In no particular order, these events are delicious!

1. Eunice Mardi Gras – Every year the Eunice Mardi Gras Association rewards Courir de Mardi Gras participants with gumbo at the end of the day. During the chicken run, revelers are treated with boudin. Also, look into the Lundi Gras Boucherie where you can sample pork dishes including ribs, crackling, and boudin rouge!

2. Holy Ghost Creole Festival Bazaar – This festival celebrates everything Creole! Hear live zydeco and gospel music and samples Creole dishes and sweet dough pies.

3. Annual World Championship Crawfish Étouffée Cook-Off – Everyone has a different etouffee recipe, but we all agree on one thing – you need crawfish and lots of butter. Chefs compete for the best etouffee while Cajun music bands play under the pavilion.

4. Crawfish Season – Okay, it’s not an event, but it should be. Every season locals make eating boiled crawfish a family affair, often inviting friends and neighbors over for a crawfish boil. Many restaurants sell boiled crawfish during crawfish season, typically from February to May.

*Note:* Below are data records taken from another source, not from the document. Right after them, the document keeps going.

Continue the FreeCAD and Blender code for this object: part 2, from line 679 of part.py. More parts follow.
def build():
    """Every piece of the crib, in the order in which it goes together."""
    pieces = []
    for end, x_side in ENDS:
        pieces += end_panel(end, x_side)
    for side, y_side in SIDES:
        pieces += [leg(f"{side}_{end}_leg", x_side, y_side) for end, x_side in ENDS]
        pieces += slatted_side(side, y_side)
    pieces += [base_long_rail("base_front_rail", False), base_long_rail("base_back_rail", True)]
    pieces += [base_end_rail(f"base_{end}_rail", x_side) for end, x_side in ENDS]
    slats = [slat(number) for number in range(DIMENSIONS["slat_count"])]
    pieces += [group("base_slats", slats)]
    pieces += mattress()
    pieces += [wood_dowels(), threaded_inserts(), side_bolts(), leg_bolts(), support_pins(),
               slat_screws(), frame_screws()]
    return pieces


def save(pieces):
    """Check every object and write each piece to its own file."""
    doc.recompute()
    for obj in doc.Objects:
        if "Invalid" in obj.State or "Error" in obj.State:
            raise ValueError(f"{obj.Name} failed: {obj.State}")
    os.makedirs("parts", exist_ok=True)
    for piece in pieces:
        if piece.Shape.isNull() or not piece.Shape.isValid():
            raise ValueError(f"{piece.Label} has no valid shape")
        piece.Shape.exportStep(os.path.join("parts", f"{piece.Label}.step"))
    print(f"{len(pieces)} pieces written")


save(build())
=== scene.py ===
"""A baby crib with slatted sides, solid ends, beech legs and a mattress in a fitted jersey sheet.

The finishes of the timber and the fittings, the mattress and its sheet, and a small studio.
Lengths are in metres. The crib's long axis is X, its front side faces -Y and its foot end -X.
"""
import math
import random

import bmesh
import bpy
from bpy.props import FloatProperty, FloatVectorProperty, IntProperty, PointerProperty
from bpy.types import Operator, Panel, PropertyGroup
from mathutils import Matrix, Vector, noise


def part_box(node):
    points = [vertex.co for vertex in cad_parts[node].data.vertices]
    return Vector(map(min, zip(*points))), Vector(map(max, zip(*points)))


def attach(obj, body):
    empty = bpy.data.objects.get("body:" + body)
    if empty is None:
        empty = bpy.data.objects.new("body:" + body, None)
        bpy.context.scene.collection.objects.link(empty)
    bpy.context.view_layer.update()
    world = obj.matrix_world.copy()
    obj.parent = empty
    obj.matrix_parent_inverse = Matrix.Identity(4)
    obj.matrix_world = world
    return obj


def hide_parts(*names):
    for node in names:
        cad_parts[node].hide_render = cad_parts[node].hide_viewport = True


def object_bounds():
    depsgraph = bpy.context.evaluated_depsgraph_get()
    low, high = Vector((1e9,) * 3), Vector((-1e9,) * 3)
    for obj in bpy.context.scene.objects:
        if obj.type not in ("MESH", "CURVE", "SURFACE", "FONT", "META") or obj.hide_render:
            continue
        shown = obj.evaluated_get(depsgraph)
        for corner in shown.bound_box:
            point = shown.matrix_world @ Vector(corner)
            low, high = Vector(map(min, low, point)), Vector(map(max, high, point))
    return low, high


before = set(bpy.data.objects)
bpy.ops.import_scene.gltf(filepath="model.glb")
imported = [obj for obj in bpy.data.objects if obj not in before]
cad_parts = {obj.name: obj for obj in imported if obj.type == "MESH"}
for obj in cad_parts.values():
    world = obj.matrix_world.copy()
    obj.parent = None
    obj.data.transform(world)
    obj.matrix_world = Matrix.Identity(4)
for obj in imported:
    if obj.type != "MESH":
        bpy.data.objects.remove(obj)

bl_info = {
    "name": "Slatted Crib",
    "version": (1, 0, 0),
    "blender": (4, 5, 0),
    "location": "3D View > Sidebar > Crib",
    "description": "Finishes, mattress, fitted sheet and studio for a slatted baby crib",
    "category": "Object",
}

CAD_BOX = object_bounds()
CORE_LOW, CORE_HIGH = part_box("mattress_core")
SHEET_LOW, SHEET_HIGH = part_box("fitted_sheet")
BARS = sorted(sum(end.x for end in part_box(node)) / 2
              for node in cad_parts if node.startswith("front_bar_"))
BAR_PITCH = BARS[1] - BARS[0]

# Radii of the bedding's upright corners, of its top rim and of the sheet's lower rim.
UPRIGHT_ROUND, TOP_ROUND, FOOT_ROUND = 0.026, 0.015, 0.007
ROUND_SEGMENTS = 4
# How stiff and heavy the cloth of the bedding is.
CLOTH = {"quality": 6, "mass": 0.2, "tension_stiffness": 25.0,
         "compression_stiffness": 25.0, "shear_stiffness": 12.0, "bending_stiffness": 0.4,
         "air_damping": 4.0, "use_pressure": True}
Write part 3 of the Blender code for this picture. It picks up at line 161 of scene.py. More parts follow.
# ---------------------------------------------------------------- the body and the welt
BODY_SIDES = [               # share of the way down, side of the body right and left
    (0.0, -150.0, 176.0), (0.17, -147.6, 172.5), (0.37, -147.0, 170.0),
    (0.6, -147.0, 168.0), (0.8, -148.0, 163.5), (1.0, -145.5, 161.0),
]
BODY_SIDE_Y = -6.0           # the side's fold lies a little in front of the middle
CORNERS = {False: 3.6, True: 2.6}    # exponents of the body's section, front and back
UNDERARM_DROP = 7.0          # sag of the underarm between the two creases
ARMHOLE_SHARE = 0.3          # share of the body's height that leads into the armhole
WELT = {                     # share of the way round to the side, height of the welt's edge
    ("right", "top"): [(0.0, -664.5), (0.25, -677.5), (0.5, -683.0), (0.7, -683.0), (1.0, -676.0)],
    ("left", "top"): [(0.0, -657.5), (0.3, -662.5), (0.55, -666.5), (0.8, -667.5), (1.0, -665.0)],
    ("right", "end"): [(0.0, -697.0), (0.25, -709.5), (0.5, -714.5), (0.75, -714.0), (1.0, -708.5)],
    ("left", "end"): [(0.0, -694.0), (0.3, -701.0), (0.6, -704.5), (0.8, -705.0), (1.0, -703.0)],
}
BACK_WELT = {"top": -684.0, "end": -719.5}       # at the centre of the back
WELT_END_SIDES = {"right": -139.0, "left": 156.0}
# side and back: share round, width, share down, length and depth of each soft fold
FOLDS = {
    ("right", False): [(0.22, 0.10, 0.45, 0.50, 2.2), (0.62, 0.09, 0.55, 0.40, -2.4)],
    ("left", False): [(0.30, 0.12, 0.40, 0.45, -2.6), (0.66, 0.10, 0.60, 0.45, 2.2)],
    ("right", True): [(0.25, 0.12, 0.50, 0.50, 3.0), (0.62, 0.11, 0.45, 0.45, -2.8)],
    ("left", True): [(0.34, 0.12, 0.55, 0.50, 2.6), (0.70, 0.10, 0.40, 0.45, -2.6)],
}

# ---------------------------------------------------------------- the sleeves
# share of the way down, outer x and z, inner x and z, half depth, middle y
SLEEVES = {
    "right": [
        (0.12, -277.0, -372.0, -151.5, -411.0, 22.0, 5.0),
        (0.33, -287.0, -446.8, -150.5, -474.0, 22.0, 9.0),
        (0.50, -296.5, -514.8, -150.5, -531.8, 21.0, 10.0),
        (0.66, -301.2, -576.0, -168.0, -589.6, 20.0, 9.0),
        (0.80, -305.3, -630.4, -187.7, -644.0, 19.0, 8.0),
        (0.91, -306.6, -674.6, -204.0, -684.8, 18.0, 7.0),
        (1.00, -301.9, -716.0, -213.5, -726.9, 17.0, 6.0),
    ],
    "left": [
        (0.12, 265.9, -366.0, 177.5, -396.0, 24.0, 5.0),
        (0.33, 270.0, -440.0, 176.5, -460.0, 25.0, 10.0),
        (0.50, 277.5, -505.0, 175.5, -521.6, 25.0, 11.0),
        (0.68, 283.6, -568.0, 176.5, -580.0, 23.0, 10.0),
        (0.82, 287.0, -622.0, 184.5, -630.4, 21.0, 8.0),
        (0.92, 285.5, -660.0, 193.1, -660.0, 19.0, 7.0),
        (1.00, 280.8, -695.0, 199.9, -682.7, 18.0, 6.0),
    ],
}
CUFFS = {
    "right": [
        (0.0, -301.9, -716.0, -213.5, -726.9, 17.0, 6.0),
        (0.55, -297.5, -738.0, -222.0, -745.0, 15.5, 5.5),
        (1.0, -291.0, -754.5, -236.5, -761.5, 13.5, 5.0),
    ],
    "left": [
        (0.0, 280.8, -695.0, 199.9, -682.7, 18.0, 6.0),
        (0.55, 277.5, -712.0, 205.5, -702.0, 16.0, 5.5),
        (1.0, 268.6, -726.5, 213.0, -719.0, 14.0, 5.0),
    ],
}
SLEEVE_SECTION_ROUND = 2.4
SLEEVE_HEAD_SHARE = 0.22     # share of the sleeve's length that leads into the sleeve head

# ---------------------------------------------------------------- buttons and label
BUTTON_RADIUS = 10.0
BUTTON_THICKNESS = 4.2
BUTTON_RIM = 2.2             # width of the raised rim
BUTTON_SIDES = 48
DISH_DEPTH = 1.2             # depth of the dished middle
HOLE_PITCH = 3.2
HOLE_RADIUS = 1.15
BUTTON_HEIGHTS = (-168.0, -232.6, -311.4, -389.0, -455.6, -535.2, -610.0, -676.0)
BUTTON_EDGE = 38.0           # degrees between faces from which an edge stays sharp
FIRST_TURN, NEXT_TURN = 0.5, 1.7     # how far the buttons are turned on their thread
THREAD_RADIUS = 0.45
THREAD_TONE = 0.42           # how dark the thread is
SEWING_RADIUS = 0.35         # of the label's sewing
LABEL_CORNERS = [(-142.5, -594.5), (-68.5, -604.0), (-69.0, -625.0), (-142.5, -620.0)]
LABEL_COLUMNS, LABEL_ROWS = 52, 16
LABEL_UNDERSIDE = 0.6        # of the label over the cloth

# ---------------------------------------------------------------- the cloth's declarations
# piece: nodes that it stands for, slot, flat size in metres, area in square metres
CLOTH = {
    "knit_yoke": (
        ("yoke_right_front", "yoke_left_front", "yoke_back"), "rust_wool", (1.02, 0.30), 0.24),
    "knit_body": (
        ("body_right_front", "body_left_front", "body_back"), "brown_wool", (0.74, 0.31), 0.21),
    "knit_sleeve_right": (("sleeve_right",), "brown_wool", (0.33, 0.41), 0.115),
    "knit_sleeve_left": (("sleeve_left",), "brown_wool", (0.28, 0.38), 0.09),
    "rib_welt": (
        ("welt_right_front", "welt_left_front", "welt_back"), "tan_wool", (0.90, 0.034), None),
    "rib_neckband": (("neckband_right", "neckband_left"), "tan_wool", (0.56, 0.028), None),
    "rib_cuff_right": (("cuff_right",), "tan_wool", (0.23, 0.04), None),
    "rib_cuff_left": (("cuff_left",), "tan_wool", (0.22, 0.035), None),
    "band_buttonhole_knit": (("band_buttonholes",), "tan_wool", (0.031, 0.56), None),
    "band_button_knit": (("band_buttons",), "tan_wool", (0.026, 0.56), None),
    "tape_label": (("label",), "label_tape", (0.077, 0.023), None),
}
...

5. Sweet Dough Pie Festival – Cajun sweet dough pie is area favorite. It’s a small, crescent-shaped pie filled with seasonal fruit fillings. Also, keep an eye out for “benne” or sesame seed praline, another local favorite. Every year in October, you can stock up on pies and even tour the Jesuit cemetery with costumed reenactors.

6. Port Barre Cracklin Festival – Eat all of the crackling you want for three whole days! For over 30 years the Port Barre Lions Club has attracted travelers from across the U.S. for fried pork and Cajun music.

7. NUNU’s Pot Luck Social – Every month, Arnaudville locals celebrate life at NUNU Arts & Culture Collective. Just pick up some French bread or boudin to contribute to the potluck and enjoy good company and good music.

8. Saturdays at the Prairie Acadian Cultural Center – Every Saturday, the Jean Lafitte National Park Prairie Acadian Culture Center prepares a meal in the demo kitchen. Locals share their favorite recipes and cooking tips just before the live Cajun music show at the Liberty Theatre.

9. Soiree Royale-Acadiana Chef’s Competition – Every September, professional chefs from the Acadiana region compete in several categories. Guests get to samples and put in their vote for Taster’s Choice!